Tschumi’s Parc de la Villette, Paris, Follies and Galleries Isometrics (1986), in
gouache and color ink on a gelatin silver photograph

When the buildings in In Situ do relate to their settings, it’s sometimes a very one-sided relationship: the landscape enhances the experience of being in the building, but the building does not enhance the landscape. Since many of the exhibit’s buildings are private homes designed to be experienced by only a handful of people, that’s a very asymmetric trade. Simon Ungers and Tom Kinslow’s 1992 T-House provides its owner with a wide, rustic vista from a 44-foot-long library cantilevered over a bedroom, but the house sticks out in the landscape like a squat, evil-looking geometric skull. As the curators say, it “imposes on the rural site and profits from the serene surroundings.” And Diller and Scofidio’s celebrated Slow House may be shaped like a banana rather than a block, but its focus is still on mediating the owner’s views of the landscape from within the structure, not on how the structure contributes to the broader landscape.

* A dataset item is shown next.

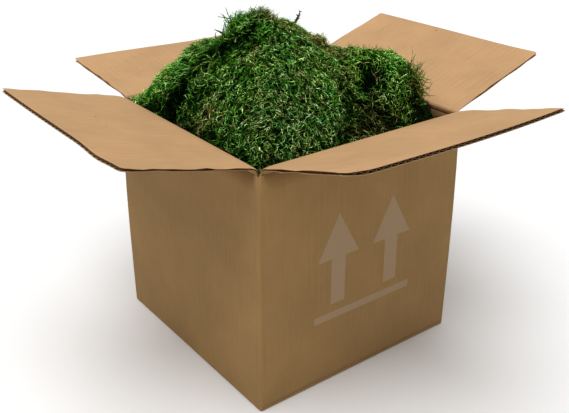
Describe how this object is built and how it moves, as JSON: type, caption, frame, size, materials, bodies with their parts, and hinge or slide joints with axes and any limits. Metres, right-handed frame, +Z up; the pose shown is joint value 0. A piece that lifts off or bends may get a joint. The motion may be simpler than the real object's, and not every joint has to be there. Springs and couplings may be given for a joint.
{
  "type": "preserved sheet moss in an open carton",
  "caption": "Sheets of preserved green moss heaped high in an open corrugated cube carton with its top flaps folded out.",
  "frame": {"origin": "middle of the carton's underside, where it rests", "axes": "+Z up, -Y out of the carton's front wall, +X out of its right wall"},
  "size_m": [0.5191, 0.5147, 0.3745],
  "materials": {
    "kraft_board_outside": "matte kraft liner with faint flute lines",
    "kraft_board_inside": "matte paler kraft liner with washboard lines and open flutes at the cut edges",
    "moss_mid_green": "matte curled shoots, mid green with pale and tan strands",
    "moss_bright_green": "matte combed shoots, fresh green",
    "moss_dark_green": "matte upright shoots, deep green",
    "moss_olive_brown": "matte shoots, olive and brown"
  },
  "bodies": {
    "root": {"carton_body": "kraft_board_outside", "moss_packed_1": "moss_olive_brown", "moss_packed_2": "moss_olive_brown", "moss_packed_3": "moss_olive_brown", "moss_packed_4": "moss_olive_brown", "moss_packed_5": "moss_olive_brown", "moss_sheet_lower": "moss_olive_brown", "moss_sheet_centre": "moss_mid_green", "moss_sheet_left": "moss_bright_green", "moss_sheet_right": "moss_bright_green", "moss_sheet_crest": "moss_dark_green"},
    "front_flap": {"flap_front": "kraft_board_inside"},
    "right_flap": {"flap_right": "kraft_board_inside"},
    "back_flap": {"flap_back": "kraft_board_inside"},
    "left_flap": {"flap_left": "kraft_board_inside"}
  },
  "joints": [
    {"name": "front_crease", "type": "hinge", "parent": "root", "child": "front_flap", "pos_m": [0, -0.1312, 0.262], "axis": [-1, 0, 0], "range_deg": [-93.9, 76.1]},
    {"name": "right_crease", "type": "hinge", "parent": "root", "child": "right_flap", "pos_m": [0.1312, 0, 0.262], "axis": [0, -1, 0], "range_deg": [-96.9, 73.1]},
    {"name": "back_crease", "type": "hinge", "parent": "root", "child": "back_flap", "pos_m": [0, 0.1312, 0.262], "axis": [1, 0, 0], "range_deg": [-98.4, 71.6]},
    {"name": "left_crease", "type": "hinge", "parent": "root", "child": "left_flap", "pos_m": [-0.1312, 0, 0.262], "axis": [0, 1, 0], "range_deg": [-85.4, 84.6]}
  ]
}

Nevertheless, there are some beautifully contextual pieces in In Situ. The stepped roof of the Chikatsu-Asuka Historical Museum, designed by Tadao Ando in 1994, echoes the thrust of the hills that surround it, and its walls curl outward into the landscape. Peter Eisenman’s City of Culture of Galicia, still under construction outside San Compostela, Spain, is a complex of libraries, theaters and museums that extend the site’s topography seamlessly into their undulating forms. Even geometric shapes find ways to harmonize with nature by remaining low to the ground, using natural materials, and opting for asymmetry, as in Frank Lloyd Wright’s houses or Edward Larrabee Barnes’s 1962 Haystack Mountain School, in Deer Isle, Maine.

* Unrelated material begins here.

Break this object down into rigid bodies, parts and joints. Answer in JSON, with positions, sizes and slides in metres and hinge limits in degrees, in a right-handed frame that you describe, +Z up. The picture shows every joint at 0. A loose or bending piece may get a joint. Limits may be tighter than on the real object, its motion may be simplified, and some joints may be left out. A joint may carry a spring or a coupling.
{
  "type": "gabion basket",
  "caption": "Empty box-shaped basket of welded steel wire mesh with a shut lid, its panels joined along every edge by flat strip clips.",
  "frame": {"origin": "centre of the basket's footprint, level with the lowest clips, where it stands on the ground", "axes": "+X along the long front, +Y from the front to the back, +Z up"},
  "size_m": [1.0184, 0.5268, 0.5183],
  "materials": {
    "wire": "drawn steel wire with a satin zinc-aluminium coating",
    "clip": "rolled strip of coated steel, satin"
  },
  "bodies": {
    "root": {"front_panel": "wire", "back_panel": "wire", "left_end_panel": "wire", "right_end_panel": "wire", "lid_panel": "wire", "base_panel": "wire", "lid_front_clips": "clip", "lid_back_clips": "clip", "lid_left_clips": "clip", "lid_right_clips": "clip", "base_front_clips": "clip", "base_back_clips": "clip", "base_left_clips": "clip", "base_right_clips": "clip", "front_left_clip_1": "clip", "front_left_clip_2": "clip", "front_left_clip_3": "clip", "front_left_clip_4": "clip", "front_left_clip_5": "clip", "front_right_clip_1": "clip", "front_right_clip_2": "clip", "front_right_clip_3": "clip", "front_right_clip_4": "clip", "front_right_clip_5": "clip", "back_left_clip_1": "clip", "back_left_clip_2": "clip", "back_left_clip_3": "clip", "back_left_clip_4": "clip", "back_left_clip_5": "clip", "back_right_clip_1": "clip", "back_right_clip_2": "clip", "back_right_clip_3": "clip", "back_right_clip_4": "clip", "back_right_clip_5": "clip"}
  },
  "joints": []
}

A wood-and-acrylic model of Ando’s Chikatsa-Asuka Historical Museum

But one thing bothered me even about the beautiful pieces in the show. The introduction to In Situ notes that “the challenges of a threatened environment and rapidly expanding cities have fostered a revised understanding of landscape.” Yet while low-rise, widely-spaced structures may echo the quiet beauty of nature, their low-density approach is hardly a solution to the detrimental sprawl alluded to by the curators. So is visual harmony with the landscape at odds with actual harmony?  It’s a troubling question, and one on which In Situ is silent.

In Situ: Architecture and Landscape is on view at the Museum of Modern Art until January 18, 2010.